RS-232 uses a single high-impedance line, driven at high voltage to account for noise margin as well as losses. It isn't terminated like RS-422/485 are, but line losses and leakage (and required baud rate) contribute to limit the maximum length.

To be perfectly clear -- line length means reduced signal level. The situation that you imagine, is a natural thing, and already designed in and accounted for by the standard. :)

#2, is mostly driven by how ESD diodes clamp the input. There are other cases (like TTL doesn't have ESD diodes per se, but the way it's fabricated ends up handling that automatically (...I think?)), but clamp diodes are the most common case.

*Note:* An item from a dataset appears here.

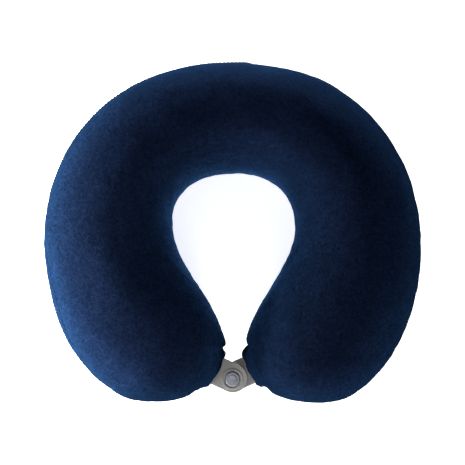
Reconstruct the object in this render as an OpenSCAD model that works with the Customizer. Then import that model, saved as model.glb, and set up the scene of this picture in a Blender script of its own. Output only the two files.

Now, the RS-232 receiver doesn't have supply clamp diodes, so it is okay to connect to anything making a valid logic level (i.e. ±3 to 25V).

You can get some idea of ESD diodes from the datasheet's absolute maximum ratings: typically a 0.2-0.5V limit referenced to a supply implies a diode there. A fixed limit (not dependent on a supply) implies a zener or other ESD device. Sometimes a current injection limit will also be specified, or an equivalent circuit provided (in which case, the diodes are shown explicitly, and can be relied upon for design purposes, at least within current limits, mind!).

RS-232 requires a ±25V minimum receiver range; presumably zener diodes or other ESD structures will clamp voltages outside of this range.

So with this, your confusion should be not only solved, but you should be prepared to interface anything to everything! Well, anything of binary logic levels at least, heh.